Power dissipation from simulation circuits in LTspice?

[mading2018]

I starting a new thread now. I know how to get the power dissipation, taken the average value of the instaneous power with the thermometer probe over a component. But how come that the losses shows different each time? If I compare the circuit of an interleaved PFC and a boost PFC, where the recitfiers are exactly the same with the same input, they still give different values...why is that?

I thinking also to skip to measure the capacitors in the circuit in the simulation, cause they shows just too high values, from 100 W up to 500 W..maybe it is not accurate to measure capacitors..

 

[ronsimpson]

I thinking also to skip to measure the capacitors in the circuit in the simulation, cause they shows just too high values, from 100 W up to 500 W..maybe it is not accurate to measure capacitors..

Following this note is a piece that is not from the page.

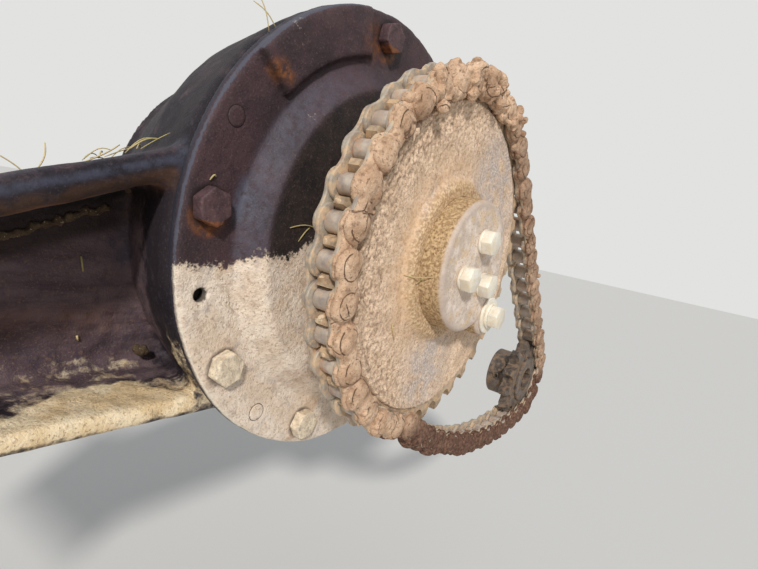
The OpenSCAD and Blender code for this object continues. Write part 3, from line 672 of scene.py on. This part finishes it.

I agree. 100W in a capacitor is wrong. If you said 0.3 watts I would agree. So this SPICE tool is not the right tool for this job.
Because you are using a "perfect" capacitor there should be zero power loss. That is my point. A perfect capacitor should have a power loss of 0 not 400 watts.
Same thing for you inductor. It is perfect so the power loss is zero. Yet your tool is saying kwatts.

 

[mading2018]

Yes, I agree but I notice now that if I run the simulation for a longer time, the power dissipation for capacitor looks much better.
After 2.5 seconds running time, I got -729.3mW.
After 1.5 seconds I got 0.641 W.
After 1 second I got 4.5414W.

So how long time should I run it? Until it is in steady state? Or should I still skip it anyway as we said.

--edit--
Oh, I saw in the other thread that you said it should be at least 100ms since the PFC take some time to running stable. But for my case, I am suppose to obtain the losses from a slow (low power) charger that is used for hours. What should I use for running time in that case?

 

[mading2018]

alec_t, ronsimpson or crutschow , do you know how long time I should run the simulation regarding to post #3 ?

 

[ronsimpson]

I think a complex PWM is not a good place to start.
We should prove our method to measure power loss in a very simple circuit.
Commonly I use Ploss=ESR*I^2 (Power loss in a capacitor = Internal Series Resistance * Current squared)

I was able to make a circuit in SPICE where the V*I was very large. By changing the DC on the cap SPICE will produce a very large positive number or a large negative number or zero. The "power loss" was zero.
----------------------
WIMA capacitor company uses "dissipation factor" to find power loss. I find that hard on my head.
Some capacitor companies use "ESR" to find power loss. Easy on my head.
Either way the power loss is related to the resistance inside the cap. It is not related to the voltage on the cap.
What I have said all week is that this "magic SPICE button" should not be used on capacitor or inductors. It is not giving you power loss. (works for resistors)

 

[mading2018]

this "magic SPICE button" should not be used on capacitor or inductors. It is not giving you power loss. (works for resistors)

Okay, I see. then I skip to measure the capacitor and inductors. I select 300ms as before.

 

[mading2018]

But that the losses are so low, is it because the average of instantaneous power is measured, which is the power losses at a specific time point (in this case after 300ms)?

 

[MikeMl]

Look at this simple circuit modeled in LTSpice. The top plot pane shows three voltages V(x), Y(y), and (V(x)-V(y)), and the current in the circuit I(R1), {same as I(C1) and -I(V1)}.

Y(y) is in phase with I(R1); you would expect lots of power to be dissipated in R1. On the other hand, look at the phase relationship between (V(x)-V(y)) and I(R1). Notice that they are in phase quadrature, so you would expect the capacitor power to be zero.



The lower plot pane shows the a plot of the Power=E*I (as found using the thermometer gimmick) of the source V1, the capacitor C1, and the resistor R1. Remember that -I(V1) = I(C1) = I(R1)! Using the CTRL-left-mouse-click on the Power waveforms gets us these three integrals:






Note that the source supplies 236.7uW, the capacitor power is 6.6uW and the resistor dissipates 230uW. So how can the capacitor take real power of 6.6uW? Note the start-up transient; it takes a bit for the waves to stabilize, during which the capacitor charges. It takes power to charge the capacitor which it might eventually give back. However, I specified the integration interval to be only three cycles, so it took 6.6uW to charge the capacitor....

LTSpice does the right thing; we just have to be smart enough to appreciate that...